For the pleasure of the reading public, particularly my friends who enjoy good Golden Age of Detection work, I certainly hope John Rhode comes back into print soon. I have the feeling that if it were possible for me to read 60 or 70 of his novels, it may well be that I would draw different conclusions about the excellence of this particular volume. With what little I know, and my experience with this kind of novel, I think I’d give this one a B+ and look for better work from the same author.
My favourite edition
The illustration at the top of this post is the cover of Collins White Circle Canada #274; I used my own copy of this book, in much better condition, as the basis for this review.
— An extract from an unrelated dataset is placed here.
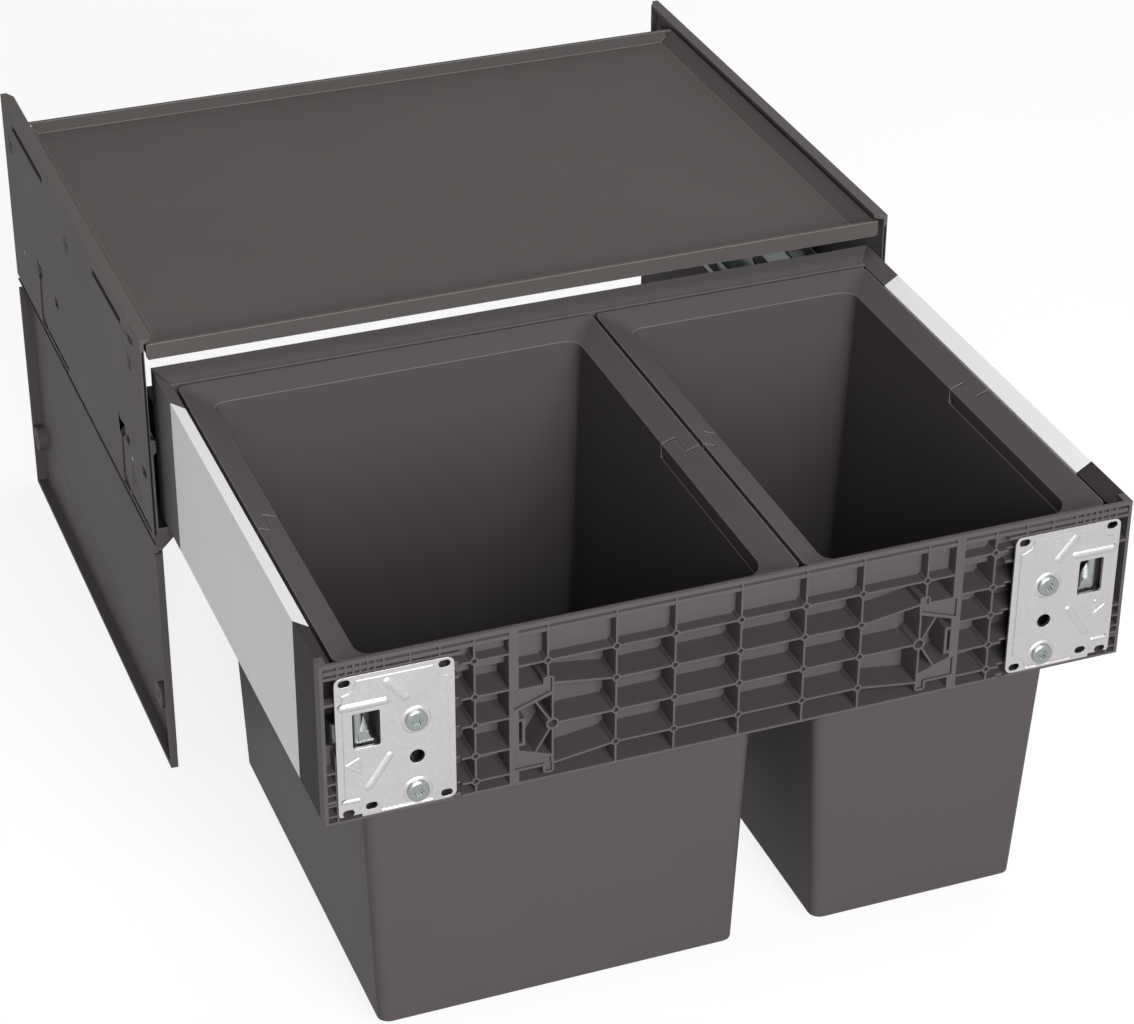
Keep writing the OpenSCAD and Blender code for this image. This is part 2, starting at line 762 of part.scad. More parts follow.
module front_panel() {
    color(rib_col) difference() {
        union() {
            along_y(drawer_y0, drawer_y0 + cell_d + 0.1) panel_2d();
            along_y(drawer_y0 + cell_d, drawer_y0 + deep_d + 0.1) intersection() {
                panel_2d();
                deep_field2();
            }
            along_y(drawer_y0 + cell_d, front_y1) difference() {
                translate([-drawer_w / 2, 211.5]) square([drawer_w, drawer_z1 - 211.5]);
                translate([-deep_x + 1.5, 210]) square([2 * deep_x - 3, 89]);
            }
            along_y(drawer_y0 + deep_d, deep_y1) deep_field2();
            along_y(drawer_y0 + cell_d, deep_y1) difference() {
                deep_field2();
                translate([-deep_x + 1.5, 213]) square([2 * deep_x - 3, 298.4 - 213]);
            }
            box([32 - half_w, front_y1 - 0.1, 299], [half_w - 32, front_y1 + 2.4, lip_z]);
            box([12 - half_w, drawer_y0 + 0.5, rim_z - 1.6], [half_w - 12, front_y1, rim_z + 1]);
            for (s = [-1, 1]) lever_ears(s);
        }
        dimples();
        brow_cut();
        for (s = [-1, 1]) {
            mirror([s > 0 ? 0 : 1, 0, 0]) {
                along_y(drawer_y0 - 1, drawer_y0 + hook_pocket) hook_pockets2();
                box([step_x, drawer_y0 - 1, 200], [step_x + 5, drawer_y0 + 3, 316]);
                box([bracket_x + 34, front_y1 - 4, 264], [half_w - drawer_u - 2.2, front_y1 + 1, 314]);
            }
            translate([s * (lever_x - 3.6), 0, 0]) box([-9.4, drawer_y0 - 1, lever_z[0] - 0.4], [9.4, front_y1 + 1, lever_z[1] + 0.4]);
            rod_z(258, 298, s * lever_x, lever_y, pin_r + run_gap);
        }
    }
}

// Front brackets, drawn around their own centre in X and Z with +X outward
module bracket_plate2() {
    w = bracket_w / 2;
    h = bracket_h / 2;
    difference() {
        round_rect2(bracket_w, bracket_h, 5);
        for (sx = [-1, 1], sz = [-1, 1]) translate([sx * slot_dx / 2, sz * slot_dz / 2]) slot2(slot_l, slot_r);
        translate([16.8, -45.1]) slot2(slot_l, slot_r);
        translate([18.7, 12]) round_rect2(17.5, 25.6, 1.2);
        for (p = bracket_screws_at) translate(p - [bracket_x, bracket_z]) circle(r = 2.4 + run_gap);
        translate([screw_x - 0.3 - bracket_x, 251.3 - bracket_z]) circle(r = 4.85);
        translate([23, -h - 1]) square([w, 3.2]);
    }
}

// the raised field of the sheet, clear of the slots
module bracket_field2() {
    w = bracket_w / 2 - 4.4;
    h = bracket_h / 2 - 3.6;
    difference() {
        translate([-w, -h]) square([2 * w, 2 * h]);
        for (sx = [-1, 1], sz = [-1, 1]) translate([sx * (slot_dx / 2 + 2), sz * (slot_dz / 2 + 1)]) circle(r = 9.4);
        translate([17.8, -47]) circle(r = 6.6);
        translate([18.7, 12]) round_rect2(17.5, 25.6, 1.2);
        for (p = bracket_screws_at) translate(p - [bracket_x, bracket_z]) circle(r = 2.4 + run_gap);
        translate([screw_x - 0.3 - bracket_x, 251.3 - bracket_z]) circle(r = 4.85);
    }
}

// a bead pressed out of the sheet, w wide and h high
module bead(p, q, w, h) {
    d = q - p;
    r = (w * w / 4 + h * h) / (2 * h);
    translate([p[0], field_y - h + r, p[1]]) rotate([0, -atan2(d[1], d[0]), 0]) {
        rotate([0, 90, 0]) cylinder(h = norm(d), r = r, $fn = 48);
        sphere(r = r, $fn = 48);
        translate([norm(d), 0, 0]) sphere(r = r, $fn = 48);
    }
}

module bracket_beads() {
    intersection() {
        union() {
            bead([6.5, 30.2], [33.2, 30.2], 5.4, 1);
            bead([4.6, 43.2], [-6.2, 30.2], 6.6, 0.8);
            bead([4.6, -10.4], [18.4, -30.4], 5.2, 0.8);
            bead([25, -38.6], [34, -38.6], 3, 0.6);
            bead([24.2, -8.2], [32.2, -11.8], 1.6, 0.4);
            bead([32.2, -11.8], [23.4, -18.2], 1.6, 0.4);
            bead([23.4, -18.2], [24.2, -8.2], 1.6, 0.4);
        }
        box([-60, -6, -60], [60, field_y + 0.1, 60]);
    }
    intersection() {
        translate([0, 0.5, 0]) bead([-22, -50.2], [10, -50.2], 2.6, 0.9);
        box([-60, -6, -60], [60, -bracket_t + 0.1, 60]);
    }
}

module bracket_solid() {
    translate([bracket_x, drawer_y0, bracket_z]) {
        along_y(-bracket_t, 0) bracket_plate2();
        along_y(field_y, -bracket_t + 0.1) bracket_field2();
        bracket_beads();
        difference() {
            for (p = bracket_screws_at) translate([p[0] - bracket_x, field_y + 0.1, p[1] - bracket_z])
                rotate([90, 0, 0]) cylinder(h = 0.9, r1 = 9.8, r2 = 8.6);
            for (p = bracket_screws_at)
                rod_y(-bracket_t - 3, 1, p[0] - bracket_x, p[1] - bracket_z, 2.4 + run_gap);
        }
    }
}

module front_bracket_left() {
    color(zinc_col) mirror([1, 0, 0]) bracket_solid();
}

module front_bracket_right() {
    color(zinc_col) bracket_solid();
}

// a wide low-headed screw with a six-lobed recess
module bracket_screw(x, z) {
    y = drawer_y0 + field_y - 0.8;
    difference() {
        union() {
            rod_y(y - 1.2, y, x, z, 7.1);
            translate([x, y - 1.1, z]) rotate([90, 0, 0]) cylinder(h = 0.8, r1 = 7.1, r2 = 6);
            rod_y(y - 0.1, drawer_y0 + 10, x, z, 2.4);
        }
        along_y(y - 3, y - 0.5) translate([x, z]) {
            circle(r = 2.6);
            for (a = [0 : 60 : 300]) rotate(a) translate([2.4, 0]) circle(r = 0.9);
        }
    }
}

module bracket_screws() {
    color(screw_col) for (s = [-1, 1], p = bracket_screws_at) bracket_screw(s * p[0], p[1]);
}

// Release levers
module lever_pin_left() {
    color(screw_col) rod_z(lever_z[0] - 2.2, lever_z[1] + 2.2, -lever_x, lever_y, pin_r);
}

module lever_pin_right() {
    color(screw_col) rod_z(lever_z[0] - 2.2, lever_z[1] + 2.2, lever_x, lever_y, pin_r);
}

// a barrel on the pin with a forked finger piece that reaches toward the middle
module lever_solid() {
    difference() {
        union() {
            rod_z(lever_z[0], lever_z[1], 0, 0, 4.4);
            along_y(-4.4, -1.4) polygon([[0, 286], [-4.2, 282], [-11, 274.5], [-11, 267.3], [-9.2, 270.8],
                [-7.4, 266.8], [-5.6, 270.8], [-4, 267.2], [0, 267.2]]);
        }
        rod_z(lever_z[0] - 1, lever_z[1] + 1, 0, 0, pin_r + run_gap + 0.02);
    }
}

module release_lever_left() {
    color(screw_col) translate([-lever_x, lever_y, 0]) mirror([1, 0, 0]) lever_solid();
}

module release_lever_right() {
    color(screw_col) translate([lever_x, lever_y, 0]) lever_solid();
}

// Bins and handles
// the rectangle and the height of the rim surface a fraction t of the way inward
function rim_rect(a, b, t) = a + (b - a) * t;
function rim_top(t) = rim_z - rim_fall * t;
function rim_ring(a, b, t, z) = ring(rim_rect(a, b, t), 5 + 5 * t, z, front_dip * max(0, t));
function grow(a, d) = a + [-d, d, -d, d];

module bin_body(a, b, low) {
    lip = rim_z - 12.5;
    loft([ring(low, 8, bin_z), ring(grow(b, bin_t), 10, rim_top(1) - 11.8, front_dip),
        ring(grow(a, -5), 6, lip - 1.9, front_dip / 3), ring(grow(a, -2.8), 5.6, lip), ring(a, 5, lip),
        ring(a, 5, rim_z), ring(b, 10, rim_top(1), front_dip), ring(grow(low, -bin_t), 8, bin_z + bin_t)]);
}

// the band between the rim surface and a depth below it
module rim_band(a, b, t0, t1, z_top, drop) {
    loft([rim_ring(a, b, t0, rim_top(t0) - drop), rim_ring(a, b, t0, z_top),
        rim_ring(a, b, t1, z_top), rim_ring(a, b, t1, rim_top(t1) - drop)], true);
}

// the hollow under the rim between lip and wall
module rim_hollow(a, b) {
    t0 = 0.1;
    t1 = 0.88;
    loft([rim_ring(a, b, t0, 300), rim_ring(a, b, t0, rim_top(t0) - 2.2),
        rim_ring(a, b, t1, rim_top(t1) - 2.2), rim_ring(a, b, t1, 300)], true);
}

// half of the rim width on both sides of a bin, from y0 to y1
module outer_halves(a, b, y0, y1, gap) {
    m0 = (a[0] + b[0]) / 2 + gap;
    m1 = (a[1] + b[1]) / 2 - gap;
    box([a[0] - 3, y0, 295], [m0, y1, 335]);
    box([m1, y0, 295], [a[1] + 3, y1, 335]);
}

module bin_solid(a, b, low) {
    gap = 0.3;
    difference() {
        bin_body(a, b, low);
        difference() {
            rim_band(a, b, -0.11, 1.16, 330, seat_drop);
            box([a[0] - 4, arm_y + tail_r + 0.4, 290], [a[1] + 4, 0, 340]);
            outer_halves(a, b, seam_y, 0, -gap);
        }
        intersection() {
            rim_hollow(a, b);
            box([a[0] - 4, -184, 290], [a[1] + 4, 10, 340]);
        }
        rod_x((a[0] + b[0]) / 2 - 7, (a[0] + b[0]) / 2 + 2, arm_y, arm_z, pivot_r + run_gap);
        rod_x((a[1] + b[1]) / 2 - 2, (a[1] + b[1]) / 2 + 7, arm_y, arm_z, pivot_r + run_gap);
    }
}

module bin_left() {
    color(plastic_col) bin_solid(bin_l_out, bin_l_in, bin_l_low);
}

module bin_right() {
    color(plastic_col) bin_solid(bin_r_out, bin_r_in, bin_r_low);
}

// a bail that lies flush in the front half of the rim and turns up about two pivots
module handle_solid(a, b) {
    gap = 0.3;
    m0 = (a[0] + b[0]) / 2;
    m1 = (a[1] + b[1]) / 2;
    difference() {
        rim_band_solid(a, b);
        box([a[0] - 4, arm_y + tail_r, 290], [a[1] + 4, 10, 340]);
        intersection() {
            rim_under(a, b);
            box([a[0] - 4, -400, 290], [a[1] + 4, -217, 340]);
        }
        intersection() {
            outer_halves(a, b, -230, 0, gap);
            union() {
                rod_x(a[0] - 4, a[1] + 4, arm_y, arm_z, arm_cut_r);
                box([a[0] - 4, arm_y, 290], [a[1] + 4, 0, 340]);
            }
        }
        difference() {
            box([a[0] - 4, arm_y, 290], [a[1] + 4, 10, 340]);
            rod_x(a[0] - 5, a[1] + 5, arm_y, arm_z, tail_r);
        }
    }
    rod_x(m0 - 6, m0 + 3, arm_y, arm_z, pivot_r);
    rod_x(m1 - 3, m1 + 6, arm_y, arm_z, pivot_r);
}

module rim_band_solid(a, b) {
    loft([rim_ring(a, b, 0, rim_top(0) - handle_t), rim_ring(a, b, 0, rim_top(0)),
        rim_ring(a, b, 1, rim_top(1)), rim_ring(a, b, 1, rim_top(1) - handle_t)], true);
}

module rim_under(a, b) {
    loft([rim_ring(a, b, 0.1, 300), rim_ring(a, b, 0.1, rim_top(0.1) - 2),
        rim_ring(a, b, 0.9, rim_top(0.9) - 2), rim_ring(a, b, 0.9, 300)], true);
}

module handle_left() {
    color(plastic_col) handle_solid(bin_l_out, bin_l_in);
}

module handle_right() {
    color(plastic_col) handle_solid(bin_r_out, bin_r_in);
}

// Lid
// a shallow tray whose down-turned side lips ride on the ledges of the plates
module lid_tray() {
    w = half_w - 5.5;
    inner = half_w - 15;
    color(lid_col) {
        difference() {
            box([-inner - 1.5, lid_y0, lid_z0], [inner + 1.5, lid_y1, lid_z1]);
            box([-inner, lid_y0 + 3, lid_z0 + 2], [inner, lid_y1 - 3, lid_z1 + 1]);
        }
        for (s = [-1, 1]) mirror([s > 0 ? 0 : 1, 0, 0]) {
            box([inner, lid_y0, lid_z1 - 1.5], [w, lid_y1, lid_z1]);
            box([w - 1.5, lid_y0 + 2, lid_z1 - 8.3], [w, lid_y1, lid_z1]);
            box([inner + 1, lid_y0, lid_z0 + 2], [w, lid_y0 + 3, lid_z1]);
            box([inner + 1, lid_y0, lid_z0], [w - 2, lid_y0 + 3, lid_z0 + 2.1]);
            rod_y(lid_y0, lid_y0 + 3, w - 2, lid_z0 + 2, 2);
        }
    }
}

side_plate_left();
side_plate_right();
lid_catch_left();
lid_catch_right();
cabinet_rail_left();
cabinet_rail_right();
rail_screws();
lid_tray();
lower_cage_left();
lower_cage_right();
middle_rail_left();
middle_rail_right();
upper_cage_left();
upper_cage_right();
drawer_rail_left();
drawer_rail_right();
soft_close_left();
soft_close_right();
drawer_side_left();
drawer_side_right();
front_cap_left();
front_cap_right();
back_cap_left();
back_cap_right();
front_panel();
back_bar();
front_bracket_left();
front_bracket_right();
bracket_screws();
lever_pin_left();
lever_pin_right();
release_lever_left();
release_lever_right();
bin_left();
bin_right();
handle_left();
handle_right();
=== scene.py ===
"""Looks of a pull-out waste bin frame: plates, lid, runners, drawer, brackets and bins."""

from __future__ import annotations

import json
import logging
import math
from dataclasses import dataclass, field
from enum import Enum

import bmesh
import bpy
from mathutils import Matrix, Vector

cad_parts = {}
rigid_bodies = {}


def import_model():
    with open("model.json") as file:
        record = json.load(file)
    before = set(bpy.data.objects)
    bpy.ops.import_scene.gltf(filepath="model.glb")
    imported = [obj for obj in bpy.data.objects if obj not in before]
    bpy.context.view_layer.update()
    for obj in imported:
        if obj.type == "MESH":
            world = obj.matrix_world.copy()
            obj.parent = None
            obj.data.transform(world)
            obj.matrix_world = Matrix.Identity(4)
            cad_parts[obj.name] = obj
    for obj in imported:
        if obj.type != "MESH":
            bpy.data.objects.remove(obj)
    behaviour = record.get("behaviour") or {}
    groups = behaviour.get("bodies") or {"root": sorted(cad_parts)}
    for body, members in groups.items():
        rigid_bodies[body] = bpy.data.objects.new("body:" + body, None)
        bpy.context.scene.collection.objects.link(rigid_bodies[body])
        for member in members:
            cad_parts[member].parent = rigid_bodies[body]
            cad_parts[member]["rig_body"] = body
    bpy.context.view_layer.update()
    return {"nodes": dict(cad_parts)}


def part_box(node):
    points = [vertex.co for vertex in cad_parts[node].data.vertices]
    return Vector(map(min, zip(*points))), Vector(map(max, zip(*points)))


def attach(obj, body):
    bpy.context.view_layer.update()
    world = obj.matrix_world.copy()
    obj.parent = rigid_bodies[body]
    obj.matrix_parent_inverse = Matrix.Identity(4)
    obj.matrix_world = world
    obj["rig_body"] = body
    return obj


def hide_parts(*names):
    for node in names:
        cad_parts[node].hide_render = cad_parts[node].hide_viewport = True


LOG = logging.getLogger("bin_frame")
MM = 1000.0
EDGE_TURN = 0.72

Pair = tuple[float, float]
Outline = tuple[Pair, ...]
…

Although I’ve always had a certain fondness for the “green ghost” Crime club edition pictured here, the CWCC edition is delightfully — well, I think the word is “lurid”. The background is a greyish shade of mustard, which makes the black/green cypress trees and touches of dusty brick red in the house stand out. The publishers wanted this to scream off the shelves, and it certainly does. My own copy is in Very Good condition, holding together physically better than is often the case with CWCC books, and if I were to sell it — which I have no plans to do, since it’s so scarce — I think I’d price it at $60 to $75.
Of the nine copies today available on ABEBooks, the cheapest is an ex-library copy of CWCC #274 at $28 plus shipping, fit only for reading or filling a hole in a run of John Rhode, and a first edition in jacket will set you back more than $600. Like so much of Rhode, this is a rare and expensive book in any condition and any edition.